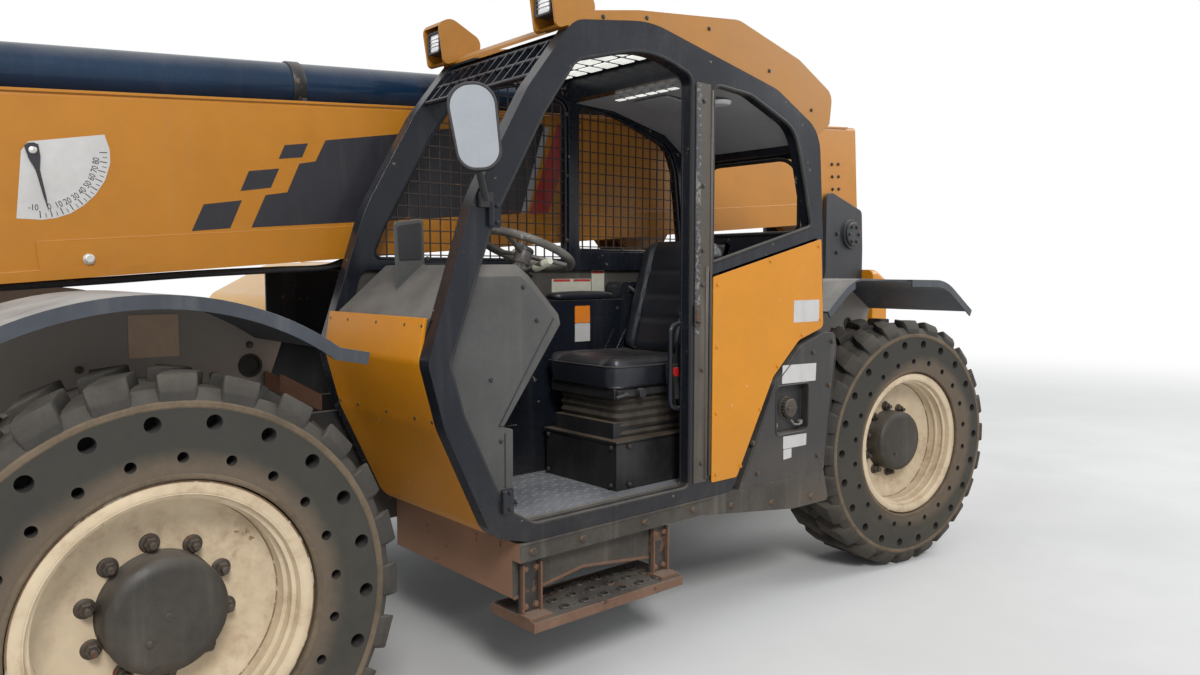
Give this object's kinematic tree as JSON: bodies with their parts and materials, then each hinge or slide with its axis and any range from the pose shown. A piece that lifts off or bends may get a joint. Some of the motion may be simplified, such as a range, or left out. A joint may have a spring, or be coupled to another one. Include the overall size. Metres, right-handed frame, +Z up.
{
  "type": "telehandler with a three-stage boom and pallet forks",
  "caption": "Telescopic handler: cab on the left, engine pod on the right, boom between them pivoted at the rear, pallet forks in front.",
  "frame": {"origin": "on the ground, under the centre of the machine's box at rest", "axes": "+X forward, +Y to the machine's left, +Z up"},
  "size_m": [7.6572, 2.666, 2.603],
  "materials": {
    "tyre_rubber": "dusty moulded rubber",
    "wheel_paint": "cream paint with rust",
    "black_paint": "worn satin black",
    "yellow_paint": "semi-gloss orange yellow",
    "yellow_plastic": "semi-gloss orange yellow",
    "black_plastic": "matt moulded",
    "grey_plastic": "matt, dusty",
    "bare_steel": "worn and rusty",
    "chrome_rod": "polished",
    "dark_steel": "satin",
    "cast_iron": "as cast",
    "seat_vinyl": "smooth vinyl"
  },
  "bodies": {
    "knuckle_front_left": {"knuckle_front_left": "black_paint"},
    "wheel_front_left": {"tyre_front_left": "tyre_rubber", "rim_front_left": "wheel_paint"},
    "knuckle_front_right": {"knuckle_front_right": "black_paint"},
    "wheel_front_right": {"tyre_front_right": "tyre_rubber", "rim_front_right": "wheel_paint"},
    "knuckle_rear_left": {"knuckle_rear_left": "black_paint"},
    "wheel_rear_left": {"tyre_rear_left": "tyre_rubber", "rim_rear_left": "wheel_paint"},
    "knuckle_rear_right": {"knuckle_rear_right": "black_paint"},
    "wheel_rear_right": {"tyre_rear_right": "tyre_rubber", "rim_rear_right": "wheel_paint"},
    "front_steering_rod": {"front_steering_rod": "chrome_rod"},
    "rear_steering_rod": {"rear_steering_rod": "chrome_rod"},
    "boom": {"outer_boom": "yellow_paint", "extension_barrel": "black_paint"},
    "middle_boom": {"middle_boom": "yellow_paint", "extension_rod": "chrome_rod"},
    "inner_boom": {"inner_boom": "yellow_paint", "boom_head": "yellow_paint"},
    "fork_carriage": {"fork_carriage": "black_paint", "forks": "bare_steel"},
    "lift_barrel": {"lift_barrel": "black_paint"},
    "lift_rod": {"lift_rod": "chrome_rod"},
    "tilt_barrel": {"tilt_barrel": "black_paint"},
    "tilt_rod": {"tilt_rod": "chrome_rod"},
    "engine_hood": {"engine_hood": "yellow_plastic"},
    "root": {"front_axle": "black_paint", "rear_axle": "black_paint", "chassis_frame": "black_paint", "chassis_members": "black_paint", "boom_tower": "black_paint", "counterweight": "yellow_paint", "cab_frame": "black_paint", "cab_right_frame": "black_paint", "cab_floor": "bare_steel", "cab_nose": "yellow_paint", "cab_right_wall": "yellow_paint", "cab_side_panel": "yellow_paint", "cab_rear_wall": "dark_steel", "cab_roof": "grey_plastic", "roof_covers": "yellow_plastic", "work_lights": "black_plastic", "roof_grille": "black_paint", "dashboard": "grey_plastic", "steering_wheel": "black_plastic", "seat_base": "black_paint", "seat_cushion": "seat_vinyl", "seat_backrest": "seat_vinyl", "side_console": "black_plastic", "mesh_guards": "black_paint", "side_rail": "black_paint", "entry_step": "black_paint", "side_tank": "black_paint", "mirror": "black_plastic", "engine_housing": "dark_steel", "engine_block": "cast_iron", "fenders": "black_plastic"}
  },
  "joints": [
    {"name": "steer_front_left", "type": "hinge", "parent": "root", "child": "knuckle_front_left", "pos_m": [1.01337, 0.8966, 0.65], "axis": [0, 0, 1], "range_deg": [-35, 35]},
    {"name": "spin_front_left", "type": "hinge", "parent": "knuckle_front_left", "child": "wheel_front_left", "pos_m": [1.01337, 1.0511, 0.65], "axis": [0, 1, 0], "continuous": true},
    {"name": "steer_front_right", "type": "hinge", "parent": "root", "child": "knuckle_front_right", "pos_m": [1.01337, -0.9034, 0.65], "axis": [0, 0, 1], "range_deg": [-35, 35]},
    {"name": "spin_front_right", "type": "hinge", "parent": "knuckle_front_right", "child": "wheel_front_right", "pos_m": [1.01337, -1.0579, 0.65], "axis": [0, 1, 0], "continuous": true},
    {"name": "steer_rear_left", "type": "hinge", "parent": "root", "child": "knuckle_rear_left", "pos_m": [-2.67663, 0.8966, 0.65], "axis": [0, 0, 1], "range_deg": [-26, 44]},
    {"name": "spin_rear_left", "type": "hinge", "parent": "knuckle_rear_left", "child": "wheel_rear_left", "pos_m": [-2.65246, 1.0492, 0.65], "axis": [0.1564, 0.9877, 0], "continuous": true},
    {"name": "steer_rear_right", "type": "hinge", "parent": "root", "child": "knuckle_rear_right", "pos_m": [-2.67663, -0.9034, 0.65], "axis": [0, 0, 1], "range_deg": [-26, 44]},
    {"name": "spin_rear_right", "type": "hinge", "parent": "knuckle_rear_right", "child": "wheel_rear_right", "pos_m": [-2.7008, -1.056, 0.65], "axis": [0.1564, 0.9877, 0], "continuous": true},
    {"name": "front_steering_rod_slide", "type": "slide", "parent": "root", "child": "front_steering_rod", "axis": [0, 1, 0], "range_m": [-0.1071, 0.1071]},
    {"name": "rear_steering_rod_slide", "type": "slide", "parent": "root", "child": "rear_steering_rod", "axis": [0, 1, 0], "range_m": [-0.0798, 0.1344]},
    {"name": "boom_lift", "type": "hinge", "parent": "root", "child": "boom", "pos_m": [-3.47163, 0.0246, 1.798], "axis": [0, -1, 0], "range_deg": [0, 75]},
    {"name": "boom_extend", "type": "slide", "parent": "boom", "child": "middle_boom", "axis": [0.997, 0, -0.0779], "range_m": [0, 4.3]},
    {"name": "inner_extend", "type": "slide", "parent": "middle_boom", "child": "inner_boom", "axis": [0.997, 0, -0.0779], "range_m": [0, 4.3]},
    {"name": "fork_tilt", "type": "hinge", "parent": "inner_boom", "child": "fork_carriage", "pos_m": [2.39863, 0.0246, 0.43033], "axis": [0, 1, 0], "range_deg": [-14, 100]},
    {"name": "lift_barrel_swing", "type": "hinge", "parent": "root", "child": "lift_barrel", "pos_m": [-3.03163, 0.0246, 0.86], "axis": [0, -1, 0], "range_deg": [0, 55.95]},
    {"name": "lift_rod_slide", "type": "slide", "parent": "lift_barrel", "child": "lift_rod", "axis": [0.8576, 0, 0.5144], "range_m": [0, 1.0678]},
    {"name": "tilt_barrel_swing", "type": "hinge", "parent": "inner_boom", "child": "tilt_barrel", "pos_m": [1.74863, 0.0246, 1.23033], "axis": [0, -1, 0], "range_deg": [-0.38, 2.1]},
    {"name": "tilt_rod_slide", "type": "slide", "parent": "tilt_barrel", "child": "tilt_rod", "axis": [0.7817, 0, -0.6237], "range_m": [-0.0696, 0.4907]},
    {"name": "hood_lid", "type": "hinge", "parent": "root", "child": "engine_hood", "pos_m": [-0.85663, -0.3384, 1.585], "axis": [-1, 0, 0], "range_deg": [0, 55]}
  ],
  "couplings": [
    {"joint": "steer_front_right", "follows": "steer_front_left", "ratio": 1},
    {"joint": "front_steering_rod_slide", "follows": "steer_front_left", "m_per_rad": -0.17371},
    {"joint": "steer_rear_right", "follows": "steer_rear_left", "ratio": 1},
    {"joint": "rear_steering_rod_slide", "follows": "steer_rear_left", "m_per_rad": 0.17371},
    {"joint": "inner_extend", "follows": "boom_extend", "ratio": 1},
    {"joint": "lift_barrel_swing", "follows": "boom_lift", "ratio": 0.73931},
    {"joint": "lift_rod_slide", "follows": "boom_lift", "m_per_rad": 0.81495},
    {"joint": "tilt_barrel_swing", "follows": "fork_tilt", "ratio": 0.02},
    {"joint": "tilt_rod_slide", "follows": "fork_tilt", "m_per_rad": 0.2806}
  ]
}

--

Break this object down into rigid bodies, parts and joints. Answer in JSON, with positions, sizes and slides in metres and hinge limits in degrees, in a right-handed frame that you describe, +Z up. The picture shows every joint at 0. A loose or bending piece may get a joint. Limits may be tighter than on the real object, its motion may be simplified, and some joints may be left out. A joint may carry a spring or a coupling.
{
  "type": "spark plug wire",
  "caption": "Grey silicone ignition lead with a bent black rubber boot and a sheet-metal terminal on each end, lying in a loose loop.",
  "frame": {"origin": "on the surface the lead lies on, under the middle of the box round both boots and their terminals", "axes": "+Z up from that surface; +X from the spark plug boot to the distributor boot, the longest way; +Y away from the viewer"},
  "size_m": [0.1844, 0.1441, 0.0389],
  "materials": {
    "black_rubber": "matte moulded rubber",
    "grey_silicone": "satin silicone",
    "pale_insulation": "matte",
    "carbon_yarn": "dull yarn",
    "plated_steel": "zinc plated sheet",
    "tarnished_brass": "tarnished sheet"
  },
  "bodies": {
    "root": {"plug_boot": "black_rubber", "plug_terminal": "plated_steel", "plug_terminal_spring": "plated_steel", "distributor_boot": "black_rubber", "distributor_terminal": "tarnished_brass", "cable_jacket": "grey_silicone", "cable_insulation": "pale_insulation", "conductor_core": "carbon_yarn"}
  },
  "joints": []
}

— Work to be completed —
Copy each line of the listing that contains the string "piece".

— Completed exercise —
Give this object's kinematic tree as JSON: bodies with their parts and materials, then each hinge or slide with its axis and any range from the pose shown. A piece that lifts off or bends may get a joint. Some of the motion may be simplified, such as a range, or left out. A joint may have a spring, or be coupled to another one. Include the overall size. Metres, right-handed frame, +Z up.
Break this object down into rigid bodies, parts and joints. Answer in JSON, with positions, sizes and slides in metres and hinge limits in degrees, in a right-handed frame that you describe, +Z up. The picture shows every joint at 0. A loose or bending piece may get a joint. Limits may be tighter than on the real object, its motion may be simplified, and some joints may be left out. A joint may carry a spring or a coupling.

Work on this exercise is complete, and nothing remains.